The Watson Institute should be the jewel in the crown -- a world resource for understanding how the world is governed, how it might be improved, how so much poverty is sustained in a world of such plenty, how security can be achieved between and within the world’s different cultures and nations.   The time is ripe to rethink the Institute’s mission, structure and relationship to the broader University to prepare for a period of growth.  

Objective: Support a small number of carefully selected new initiatives in order to carve out a special role for Brown in the ongoing process of teaching and research on global issues.

Boldness counts.  While many small initiatives may be lost, a few signature projects and decisions could make an enormous difference.   We have the basis for major initiatives in many fields, ranging from global health to the environment, from entrepreneurship and engineering to economic development, media or the performing arts.  Our many powerful interdisciplinary initiatives push the envelope in advanced research, engaging researchers and faculty from around the world.  In the arts and humanities, there are many possibilities for advanced summer workshops, post-doctoral opportunities and faculty recruitment to bring our programs and departments to global prominence.  An interdisciplinary effort in the field of global governance could helping Brown students understand, use and improve the levers of public authority for addressing global issues, whether they are located in global cities, in transnational corporate and financial institutions, or in the worlds of government and diplomacy.  

Use Brown’s convening power, focused on the rising generation of the world’s leading scholars, writers, scientists and politicians, to make Brown the place for sustained dialogue among the world’s leading thinkers.

As a great university, Brown brings people from across the world into sustained and serious conversation about ideas.   I am particularly excited about the potential for building a new intensive summer institute for young faculty and post-docs from around the world – primarily from third world nations and emerging markets.  Offering intensive workshops in various disciplines, such an institute could make Brown a world-renowned location for networking among young faculty from Africa, Latin America and Asia.  We could bring our undergraduates face to face with young academic leaders from around the world, offering a unique international experience in Providence.   Such an effort could stimulate partnerships for collaborative research and internships to knit Brown’s academic community into the global conversation about ideas.   At the same time, Brown could make a unique contribution to faculty development and higher education abroad while show-casing the University for the most significant future leaders in research and teaching.   

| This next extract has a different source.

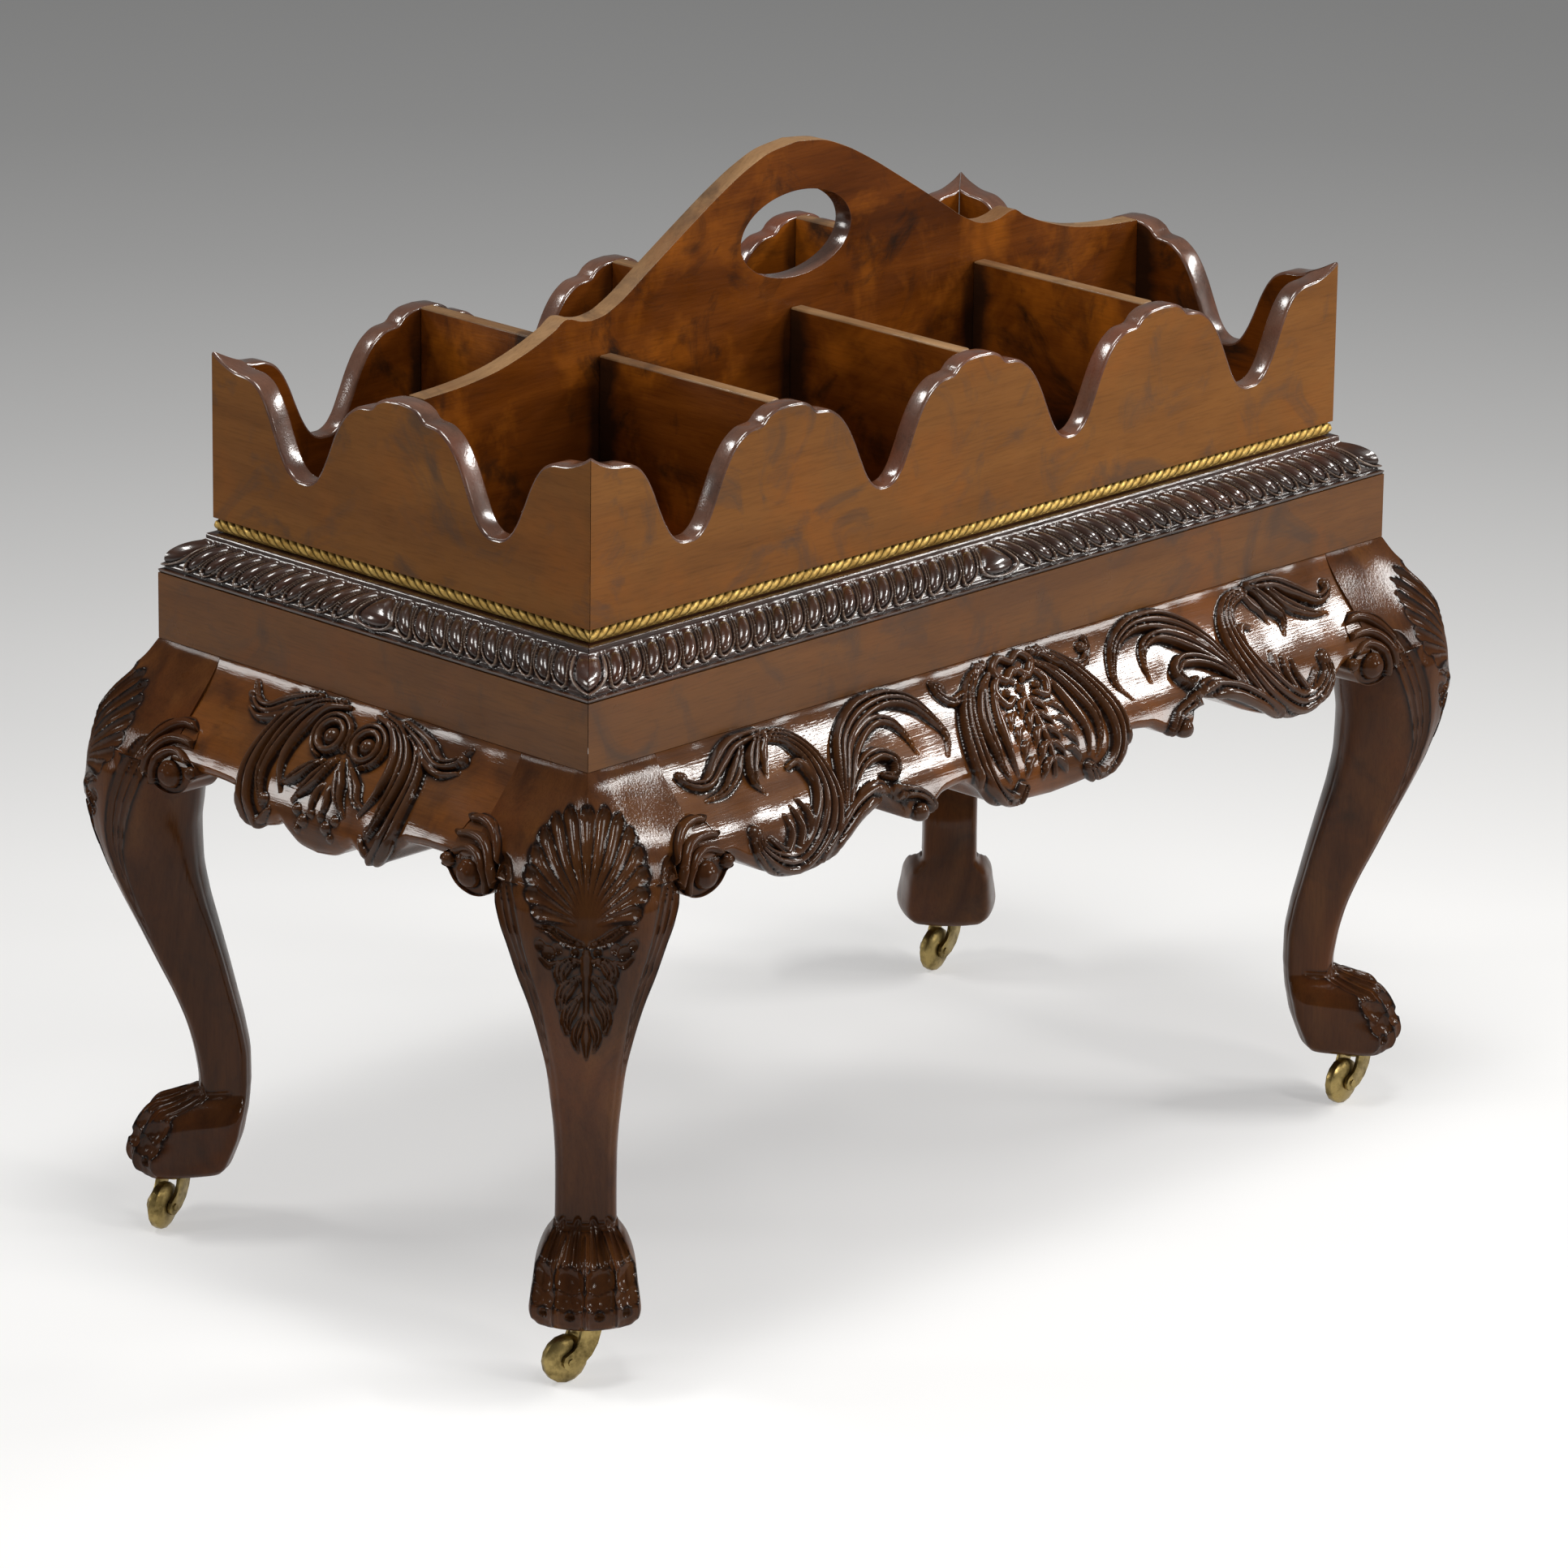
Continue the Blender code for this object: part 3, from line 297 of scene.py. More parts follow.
def carving(at, strokes):
    # The highest of the strokes in metres, less the cuts that come after them
    top = np.zeros(len(at))
    for part in strokes:
        if part[0] == "cut":
            top = top - ridge(at, *part[1:])
        else:
            top = np.maximum(top, (ball if np.isscalar(part[0]) else ridge)(at, *part))
    return top / 1000


def bothHands(strokes):
    # The same strokes to the right and to the left of the middle
    made = []
    for hand in (-1, 1):
        for part in strokes:
            start = hand * part[0] if np.isscalar(part[0]) else [(hand * x, z) for x, z in part[0]]
            made.append((start, *part[1:]))
    return made


# Finishes

def setSockets(tree, node, inputs):
    # Links or sets a node's inputs, which are named, or numbered as i0, i1 and so on
    for key, value in inputs.items():
        socket = node.inputs[int(key[1:])] if key[0] == "i" and key[1:].isdigit() else node.inputs[key]
        if isinstance(value, bpy.types.NodeSocket):
            tree.links.new(value, socket)
        else:
            socket.default_value = value


def addNode(tree, kind, settings=None, **inputs):
    made = tree.nodes.new(kind)
    for key, value in (settings or {}).items():
        setattr(made, key, value)
    setSockets(tree, made, inputs)
    return made


def ramp(tree, factor, stops):
    made = addNode(tree, "ShaderNodeValToRGB", None, Fac=factor)
    elements = made.color_ramp.elements
    while len(elements) < len(stops):
        elements.new(0.5)
    for element, (place, colour) in zip(elements, stops):
        element.position = place
        element.color = (*colour, 1) if len(colour) == 3 else colour
    return made.outputs["Color"]


def grey(value):
    return (value, value, value)


def rising(tree, factor, start, end, amount):
    # Nothing up to the start, and the whole amount from the end on
    return ramp(tree, factor, [(start, grey(0.0)), (end, grey(amount))])


def calc(tree, operation, *values, clamp=False):
    inputs = {f"i{i}": value for i, value in enumerate(values)}
    return addNode(tree, "ShaderNodeMath", {"operation": operation, "use_clamp": clamp}, **inputs).outputs[0]


def noise(tree, place, scale, detail, roughness, distortion=0.0):
    return addNode(tree, "ShaderNodeTexNoise", None, Vector=place, Scale=scale, Detail=detail,
                   Roughness=roughness, Distortion=distortion).outputs["Fac"]


def stretched(tree, place, along, across, lengthwise):
    # Coordinates for a pattern drawn out along one axis
    scale = [across] * 3
    scale["XYZ".index(along)] = lengthwise
    return addNode(tree, "ShaderNodeMapping", None, Vector=place, Scale=scale).outputs[0]


def attribute(tree, name):
    return addNode(tree, "ShaderNodeAttribute", {"attribute_name": name}).outputs["Fac"]


def bump(tree, height, strength, distance, **normal):
    return addNode(tree, "ShaderNodeBump", None, Strength=strength, Distance=distance, Height=height,
                   **normal).outputs[0]


def mixColour(tree, amount, colour, other):
    return addNode(tree, "ShaderNodeMix", {"data_type": "RGBA"}, i0=amount, i6=colour, i7=(*other, 1)).outputs[2]


def startMaterial(name):
    material = bpy.data.materials.new(name)
    material.use_nodes = True
    tree = material.node_tree
    return material, tree, tree.nodes["Principled BSDF"], addNode(tree, "ShaderNodeTexCoord").outputs["Object"]


lookParts = ("dark", "middle", "light", "patch", "patchAmount", "stainAndShade", "stainAmount", "rough", "coat", "coatRough",
             "gloss", "wave", "wear", "shade")
mahoganyLooks = {
    "board": ((0.143, 0.054, 0.012), (0.188, 0.073, 0.016), (0.232, 0.094, 0.021), (0.235, 0.078, 0.012), 0.65,
              (0.066, 0.042, 0.029), 0.70, 0.38, 0.05, 0.20, 0.10, 0.0006),
    "frieze": ((0.102, 0.038, 0.0095), (0.135, 0.052, 0.0125), (0.172, 0.068, 0.016), (0.170, 0.055, 0.0095), 0.60,
               (0.050, 0.032, 0.022), 0.60, 0.34, 0.15, 0.15, 0.20, 0.0008),
    "inside": ((0.062, 0.015, 0.0015), (0.118, 0.030, 0.0027), (0.185, 0.051, 0.0055), (0.320, 0.092, 0.007), 0.75,
               (0.014, 0.008, 0.005), 0.90, 0.38, 0.06, 0.20, 0.06, 0.0006),
    "edge": ((0.060, 0.026, 0.016), (0.110, 0.050, 0.031), (0.165, 0.080, 0.052), (0.140, 0.036, 0.014), 0.60,
             (0.024, 0.014, 0.010), 0.60, 0.22, 1.00, 0.07, 0.40, 0.0006),
    "worn": ((0.110, 0.056, 0.024), (0.210, 0.115, 0.050), (0.340, 0.200, 0.095), (0.150, 0.060, 0.020), 0.60,
             (0.045, 0.026, 0.016), 0.70, 0.45, 0.20, 0.20, 0.20, 0.0006),
    "carved": ((0.050, 0.016, 0.0042), (0.088, 0.030, 0.007), (0.140, 0.050, 0.010), (0.160, 0.048, 0.007), 0.65,
               (0.022, 0.010, 0.006), 0.55, 0.30, 0.55, 0.06, 0.05, 0.0018, 0.10, 0.72),
    "gadroon": ((0.014, 0.006, 0.0035), (0.034, 0.013, 0.0065), (0.066, 0.024, 0.009), (0.060, 0.016, 0.007), 0.60,
                (0.010, 0.006, 0.005), 0.40, 0.30, 1.00, 0.07, 0.20, 0.0004, 0.80, 0.0),
    "leg": ((0.034, 0.011, 0.0038), (0.070, 0.024, 0.0068), (0.112, 0.042, 0.0105), (0.100, 0.028, 0.006), 0.50,
            (0.018, 0.010, 0.006), 0.50, 0.34, 0.30, 0.07, 0.02, 0.0010, 0.10, 0.45),
}
# The near-black tone below fills the carved hollows: partly grime, partly painted shade in the recesses
grain = {"scale": (30.0, 4.5), "poreScale": (900.0, 60.0), "poreTone": 0.72, "poreAmount": 0.55, "patchScale": 13.0,
         "cloudScale": 19.0, "jointTone": 0.85, "jointFade": (0.012, -0.03), "mottleScale": 38.0, "waveScale": 24.0,
         "raisedTone": (0.034, 0.0125, 0.005), "hollowGrimeAndShadeTone": (0.009, 0.005, 0.004), "wornTone": (0.200, 0.135, 0.095)}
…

A ‘truly global university’ is not one size fits all

As the world of higher education becomes ever more international, it would be a great loss were it also to become more uniform.   The strength of America’s university system is its diversity --- so also for the world.  Brown will have a unique role to play.  Just as the “new curriculum” successfully distinguished Brown among its national peer institutions more than 35 years ago, we must now work to develop an innovative contribution to global education for this century.